3. In Glenville Pastoral Co. Pty. Ltd. (In Liquidation) v. Commissioner of Taxation (1963) 109 CLR 199 the question arose whether that company was liable for additional tax pursuant to Div. 7 of the Act on the ground that it could not, pursuant to s. 105A, be deemed to have made a sufficient distribution in relation to the year of income which ended on 30th June 1957. The basis for the contention that Glenville was so liable was that the above-mentioned distribution by the liquidator of the company reduced the company's funds below the amount of its paid-up capital. In these circumstances it was contended by the Commissioner that the distribution could only be regarded as a dividend to the extent that it was made out of funds in excess of an amount representing the company's paid-up capital. In so far as the balance was concerned it was said that it should be regarded, in the language of s. 47, "as income properly applied to replace a loss of paid-up capital". This argument was rejected for the reasons then given. Additionally the operation of s. 47 in relation to Div. 7 was briefly discussed and the case of Archer Bros. Pty. Ltd. (In Voluntary Liquidation) v. Federal Commissioner of Taxation (1953) 90 CLR 140 was considered. It is, perhaps, of some importance to note that the distribution made by the liquidator of Killens was said to represent to the full extent of 243,402 pounds trading profits of that company and that this sum was regarded as the source of the distribution subsequently made by the liquidator of Glenville. That this was so was not questioned on this appeal and, indeed, it is borne out by the facts appearing in the case stated. (at p610)

4. The argument for the appellant commences with the established proposition that distributions by a liquidator are not, apart from s. 47, dividends within the meaning of the Act. So much may be readily conceded and it is unnecessary to refer to the well-known line of authorities which revealed the situation with which s. 47 was designed to deal. It is not disputed that the distribution by the liquidator of Killens, being made out of a fund which represented to the extent of 243,402 pounds, income of that company, was deemed by the section to be dividends paid to Glenville by Killens "out of profits derived by it". But the argument for the appellant directs attention to the initial condition expressed by s. 47 (1) for its operation. It must appear that the distribution represents or, to some extent represents, income derived by the company in liquidation. Then it is said that whilst this condition was satisified in the case of the distribution by the liquidator of Killens it was not satisified in the case of the distribution by the liquidator of Glenville for the dividend which it had received was merely deemed to be a dividend paid to it out of profits derived by Killens.

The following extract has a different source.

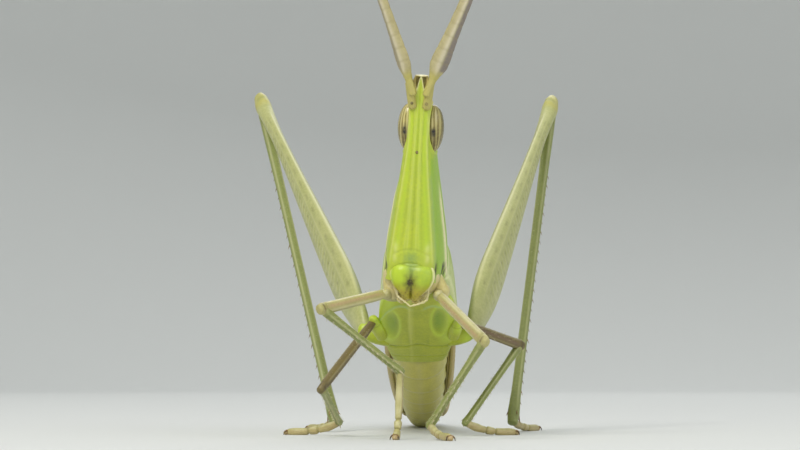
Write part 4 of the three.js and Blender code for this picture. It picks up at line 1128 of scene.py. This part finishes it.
def spine_nodes():
    """Node group that stands a tapering spine on every point, along its aim, with a little chance in size."""
    tree = bpy.data.node_groups.new("spines_on_points", "GeometryNodeTree")
    for name, kind in (("Geometry", "Geometry"), ("Length", "Float"), ("Girth", "Float"),
                       ("Wobble", "Float"), ("Seed", "Int"), ("Finish", "Material")):
        tree.interface.new_socket(name=name, in_out="INPUT", socket_type=f"NodeSocket{kind}")
    tree.interface.new_socket(name="Geometry", in_out="OUTPUT", socket_type="NodeSocketGeometry")
    given = add(tree, "NodeGroupInput").outputs
    cone = add(tree, "GeometryNodeMeshCone", {"Vertices": SPINE_SIDES, "Radius Top": SPINE_TIP * MM,
                                              "Radius Bottom": given["Girth"], "Depth": given["Length"]})
    aim = add(tree, "GeometryNodeInputNamedAttribute", {"Name": "aim"}, data_type="FLOAT_VECTOR")
    size = add(tree, "GeometryNodeInputNamedAttribute", {"Name": "size"}, data_type="FLOAT")
    turn = add(tree, "FunctionNodeAlignRotationToVector", {"Vector": aim.outputs["Attribute"]}, axis="Z")
    least = add(tree, "ShaderNodeMath", {0: 1.0, 1: given["Wobble"]}, operation="SUBTRACT")
    most = add(tree, "ShaderNodeMath", {0: 1.0, 1: given["Wobble"]}, operation="ADD")
    chance = add(tree, "FunctionNodeRandomValue", {2: least.outputs[0], 3: most.outputs[0],
                                                   "Seed": given["Seed"]}, data_type="FLOAT")
    scale = add(tree, "ShaderNodeMath", {0: size.outputs["Attribute"], 1: chance.outputs[1]},
                operation="MULTIPLY")
    spines = add(tree, "GeometryNodeInstanceOnPoints", {
        "Points": given["Geometry"], "Instance": cone.outputs["Mesh"], "Rotation": turn.outputs[0],
        "Scale": scale.outputs[0]})
    real = add(tree, "GeometryNodeRealizeInstances", {"Geometry": spines.outputs[0]})
    dressed = add(tree, "GeometryNodeSetMaterial", {"Geometry": real.outputs[0],
                                                    "Material": given["Finish"]})
    add(tree, "NodeGroupOutput", {"Geometry": dressed.outputs[0]})
    return tree


def grow_spines(name, roots, finish, slot, length, girth):
    """Real spines from (place, aim, seat, size) roots; seats are the roots' places on the leg's unwrap."""
    places, aims, seats, sizes = (np.array(column, float) for column in zip(*roots))
    bed = bpy.data.meshes.new(f"{name}_bed")
    bed.from_pydata(framed(places).tolist(), [], [])
    bed.attributes.new("aim", "FLOAT_VECTOR", "POINT").data.foreach_set("vector", aims.ravel())
    seats = np.concatenate((seats, np.zeros((len(seats), 1))), 1)
    bed.attributes.new("seat", "FLOAT_VECTOR", "POINT").data.foreach_set("vector", seats.ravel())
    bed.attributes.new("size", "FLOAT", "POINT").data.foreach_set("value", sizes)
    holder = placed(f"{name}_bed", bed)
    modifier = holder.modifiers.new("spines", "NODES")
    modifier.node_group = SPINES
    values = {"Length": length * MM, "Girth": girth * MM, "Wobble": SPINE_WOBBLE, "Seed": SPINE_SEED,
              "Finish": finish}
    for socket in SPINES.interface.items_tree:
        if socket.in_out == "INPUT" and socket.name in values:
            modifier[socket.identifier] = values[socket.name]
    seen = bpy.context.evaluated_depsgraph_get()
    mesh = bpy.data.meshes.new_from_object(holder.evaluated_get(seen), preserve_all_data_layers=True,
                                           depsgraph=seen)
    bpy.data.objects.remove(holder)
    bpy.data.meshes.remove(bed)
    mesh.name = name

    corners = np.empty(len(mesh.loops), int)
    mesh.loops.foreach_get("vertex_index", corners)
    seat = np.empty(len(mesh.vertices) * 3)
    mesh.attributes["seat"].data.foreach_get("vector", seat)
    around = corners * 2 * math.pi / SPINE_SIDES
    spots = seat.reshape(-1, 3)[corners, :2] + np.stack((np.cos(around), np.sin(around)), -1) * SEAT_SIZE
    for layer in list(mesh.uv_layers):
        mesh.uv_layers.remove(layer)
    mesh.uv_layers.new(name="OFBake").data.foreach_set("uv", spots.ravel())
    aboard(placed(name, mesh), slot)


SPINES = spine_nodes()
CHANCE = np.random.default_rng(11)


def leg_root(start, end, across, width, t, turn, lean, size):
    """A root on a straight leg joint: t along it, turned round it, its spine leaning towards the foot."""
    along = unit(end - start)
    out = across * math.cos(turn) + unit(np.cross(along, across)) * math.sin(turn)
    place = mix(start, end, t) + out * width * 0.96
    return place, unit(out * (1 - lean) + along * lean), (t, turn / (2 * math.pi) % 1), size


def shin_spines(name, kind, hip, knee, ankle, across, slot):
    """Two rows of spines down the back of a shin and two pairs of spurs at its end."""
    along = unit(ankle - knee)
    away = unit((knee - hip) - along * ((knee - hip) @ along))
    middle = math.atan2(away @ unit(np.cross(along, across)), away @ across)
    roots = []
    for side in (-1, 1):
        for i in range(kind["row"]):
            t = mix(kind["first"], 0.95, (i + 0.25 * (side + 1)) / kind["row"])
            width = float(profile(SHIN_DEPTH, t)) * kind["girth"]
            turn = middle + side * 0.6
            roots.append(leg_root(knee, ankle, across, width, t, turn, 0.55, mix(0.75, 1, t)))
        for spread, size in ((0.75, 1.5), (2.3, 1.2)):
            turn = middle + side * spread
            roots.append(leg_root(knee, ankle, across, 0.3 * kind["girth"], 0.975, turn, 0.72, size))
    finish = CLAW_HORN if kind is HIND else BRISTLE_HORN
    grow_spines(f"shin_spines_{name}", roots, finish, slot, *kind["spine"])


def leg_bristles(name, kind, hip, knee, ankle, across, slot):
    """Sparse short bristles over the shin, and over the thigh of a walking leg."""
    joints = [(knee, ankle, SHIN_DEPTH, kind["girth"], 210)]
    if kind is not HIND:
        joints.insert(0, (hip, knee, WALKING_THICK, 1, 110))
    roots = []
    for start, end, widths, girth, count in joints:
        for t, turn, size in zip(CHANCE.uniform(0.08, 0.96, count), CHANCE.uniform(0, 2 * math.pi, count),
                                 CHANCE.uniform(0.6, 1.2, count)):
            width = float(profile(widths, t)) * girth
            lean = CHANCE.uniform(0.3, 0.65)
            roots.append(leg_root(start, end, across, width, t, turn, lean, size))
    grow_spines(f"bristles_{name}", roots, BRISTLE_HORN, slot, 0.26, 0.012)


def make_hip(name, kind, socket, hip):
    """The stout first joint of the leg, rounded where the thigh turns in it."""
    t = np.linspace(0, 1, 60)
    girth = kind["coxa"] * kind["hip"] * profile([(0, 0.92), (0.4, 1.02), (0.75, 0.95), (1, 0.72)], t)
    sides = 60
    coxa = rod(stretch(socket, mix(socket, hip, 1.1), 0.3, 0, t), vec(0, 1, 0), girth, girth, sides, 2.1)
    seam = hill(t, 0.82, 0.03)[:, None]
    bloom = smooth(0.3, 0.7, t)[:, None] * (0.6 + 0.4 * np.sin(round_of(sides) * 2)[None])
    coxa.relief(-0.03 * seam)
    if kind is FORE:
        coxa.mark(pale=0.5 * bloom, deep=0.3 * seam)
    else:
        coxa.mark(lime=bloom, deep=0.35 * seam)
    piece(f"hip_{name}", [coxa.dome(0.1, 0.42)], STRAW_SHELL if kind is FORE else BREAST_SHELL,
          "breast_green", f"coxa_{name}")


def make_leg(name, kind, root, hip, ankle, swing, toe, reach):
    socket, hip, ankle = trunk_point(*root), trunk_point(*hip), np.array(ankle, float)
    knee = knee_of(hip, ankle, kind["thigh"], kind["shin"], swing * TURN)
    across = unit(np.cross(knee - hip, ankle - knee))
    make_hip(name, kind, socket, hip)
    if kind is HIND:
        piece(f"jumping_thigh_{name}", [hind_thigh(hip, knee, across)], THIGH_SHELL, "thigh_green",
              f"thigh_{name}")
    else:
        piece(f"walking_thigh_{name}", [walking_thigh(hip, knee, across, kind["girth"])],
              MAUVE_SHELL if kind is MIDDLE else STRAW_SHELL, "straw", f"thigh_{name}")
    slot = "straw" if kind is FORE else "shin_green"
    piece(f"shin_{name}_shell", [shin(knee, ankle, across, kind["girth"], 300 if kind is HIND else 120)],
          SHIN_SHELL, slot, f"shin_{name}")
    parts, claws = make_foot(ankle, toe, reach)
    piece(f"foot_{name}_joints", parts, STRAW_SHELL, "straw", f"foot_{name}")
    piece(f"claws_{name}", claws, CLAW_HORN, "straw")
    shin_spines(name, kind, hip, knee, ankle, across, slot)
    leg_bristles(name, kind, hip, knee, ankle, across, slot)


make_head()
make_eyes()
make_ocelli()
for feeler in FEELERS:
    make_feeler(**feeler)
make_lip()
make_jaws()
make_palps()
make_pronotum()
make_thorax()
make_abdomen()
make_tail()
make_wing(-1, "right")
make_wing(1, "left")
for leg in LEGS:
    make_leg(*leg)

# ---------------------------------------------------------------- stage, light and camera
CAMERA_SWING = 1.5 * TURN  # the camera stands a little towards the animal's left
CAMERA_HEIGHT = 5
CAMERA_REACH = 180
AIM_SIDE, AIM_HEIGHT = -1.28, 16.9
VIEW_SCALE = 0.01575  # share of the view's width that a millimetre at the mouth takes
SENSOR = 36


def aimed(thing, way):
    """Turns a camera or a lamp to look that way."""
    thing.rotation_mode = "QUATERNION"
    thing.rotation_quaternion = Vector(way).to_track_quat("-Z", "Y")


def make_camera():
    right = vec(math.cos(CAMERA_SWING), math.sin(CAMERA_SWING), 0)
    ahead = vec(-math.sin(CAMERA_SWING), math.cos(CAMERA_SWING), 0)
    aim = right * AIM_SIDE + vec(0, 0, AIM_HEIGHT)
    stand = aim - ahead * CAMERA_REACH
    stand[2] = CAMERA_HEIGHT
    data = bpy.data.cameras.new("camera")
    data.sensor_width = SENSOR
    data.lens = SENSOR * VIEW_SCALE * np.linalg.norm(aim - stand)
    data.clip_start, data.clip_end = 0.01, 10
    camera = placed("camera", data)
    camera.location = framed(stand)
    aimed(camera, aim - stand)
    bpy.context.scene.camera = camera


FLOOR_FLAT, FLOOR_CURVE, FLOOR_WALL = 0.5, 0.3, 0.6  # metres: flat disc, round of the curve, wall above
FLOOR_SIDES = 96


def make_floor():
    """Pale paper, flat under the animal and swept up all round it."""
    bend = np.linspace(0, math.pi / 2, 20)[1:]
    flat = [0.02, *np.linspace(0.05, FLOOR_FLAT, 8)]
    out = [*flat, *(FLOOR_FLAT + FLOOR_CURVE * np.sin(bend)), FLOOR_FLAT + FLOOR_CURVE]
    up = [*(0 for _ in flat), *(FLOOR_CURVE * (1 - np.cos(bend))), FLOOR_CURVE + FLOOR_WALL]
    points = [(r * math.cos(a), r * math.sin(a), z) for r, z in zip(out, up) for a in round_of(FLOOR_SIDES)]
    here = np.arange(len(points)).reshape(-1, FLOOR_SIDES)
    ahead = np.roll(here, -1, 1)
    faces = np.stack((here[1:], ahead[1:], ahead[:-1], here[:-1]), -1).reshape(-1, 4).tolist()
    faces += [(len(points), *pair) for pair in zip(here[0].tolist(), ahead[0].tolist())]
    points.append((0, 0, 0))
    mesh = bpy.data.meshes.new("floor")
    mesh.from_pydata(points, [], faces)
    mesh.polygons.foreach_set("use_smooth", [True] * len(mesh.polygons))
    finish = bpy.data.materials.new("matt_paper")
    finish.use_nodes = True
    shader = finish.node_tree.nodes["Principled BSDF"]
    shader.inputs["Base Color"].default_value = linear("d6d8d6")
    shader.inputs["Roughness"].default_value = 0.9
    mesh.materials.append(finish)
    placed("floor", mesh)


LIT_PLACE = (0, -0.015, 0.02)  # where the lamps look, in metres


def make_light():
    world = bpy.data.worlds.new("studio")
    world.use_nodes = True
    sky = world.node_tree.nodes["Background"].inputs
    sky["Color"].default_value = linear("dfe3e6")
    sky["Strength"].default_value = 0.62
    bpy.context.scene.world = world
    for name, place, size, power in (("key", (-0.2, -0.36, 0.39), 0.21, 1.95),
                                     ("fill", (0.39, -0.33, 0.15), 0.45, 1.0),
                                     ("back", (0.08, 0.42, 0.42), 0.45, 1.05)):
        data = bpy.data.lights.new(name, "AREA")
        data.size, data.energy = size, power
        data.color = (1.0, 0.97, 0.92) if name == "key" else (1.0, 1.0, 1.0)
        lamp = placed(name, data)
        lamp.location = place
        aimed(lamp, Vector(LIT_PLACE) - Vector(place))


make_camera()
make_floor()
make_light()
bpy.context.scene.view_settings.view_transform = "Standard"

True, it is said, the effect of s. 44 was to make the deemed dividend paid to Glenville assessable income in its hands, but the argument asserts that it was not income, and was not deemed to be income, in the sense in which that expression is used in s. 47 (1). (at p611)

5. At this stage of the argument the decision in Gibb v. Federal Commissioner of Taxation (1966) 40 ALJR 394 was called in aid. There it was held that the inclusion in the definition of "dividend" of bonus shares did not, of itself, operate to give to the bonus shares in question in that case the character of income for the purposes of the Act ; it did no more than define the term "dividend" for the purposes of the Act, including, of course, s. 44. Accordingly the effect of the definition did not extend beyond enabling it to be said that bonus shares were, for the purpose of the Act, dividends, notwithstanding that in ordinary parlance they represented a distribution of capital. So, says the appellant, s. 47, which deemed the relevant part of the distribution made to Glenville to be a dividend paid to Glenville out of profits derived by Killens, does not enable the respondent to treat any part of the amount of the distribution made by the liquidator of Glenville as, necessarily, representing income derived by Glenville. (at p611)

6. The argument, however, is fallacious and the reasoning applied in Gibb's Case (1966) 40 ALJR 394 has no application to the circumstances of this case. Distributions by a liquidator to the shareholders of a company can be made only after the debts of the company have been paid or provided for and this must be borne in mind when we come to consider s. 47 (1). Accordingly, when the sub-section expresses the initial condition for its operation - "Distributions . . . to the extent to which they represent income derived by the company" - it proceeds on the basis that if a distribution is made to shareholders in the course of a winding up out of a fund which, either in whole or in part, represents income derived by the company, such distribution, or such part thereof, is to be regarded as a revenue profit and it is in that context that the distribution "is deemed to be dividends paid to the shareholders by the company out of profits derived by it". Within this framework there is, therefore, no room for the view that a deemed dividend under s. 47 may in some circumstances consist of or include a capital profit and the reasoning in Gibb's Case (1966) 40 ALJR 394 can have no application. It seems to us that the concluding words of the sub-section were introduced to accommodate its provisions to the language of s. 44. But it is clear enough that when the legislature used these words it was speaking of a profit derived by a company on its revenue account and not otherwise. Accordingly the sub-section, for the purposes of the Act, deems the distribution, to the extent to which the distribution is made out of income derived by the company, as dividends paid to the shareholders out of such profits. The distribution by the liquidator of Killens, representing, as it did, income derived by Killens, the conclusion is inescapable that the effect of the subsection was to invest the distribution with the character of a dividend paid to Glenville out of, and only out of, profits derived by Killens on revenue account and, therefore, income in Glenville's hands. That being so the appellant's contention must be rejected and the question raised by the case stated answered : The whole of the sum of 9,666 pounds 13s. 4d. was assessable income of the deceased in the year ended 30th June 1958. (at p612)

Orders


Question in the case stated answered : The whole of the sum of 9,666 pounds 13s. 4d. was assessable income of the deceased in the year ended 30th June 1958.

Costs of the case stated reserved for the decision of the Justice disposing of the appeal.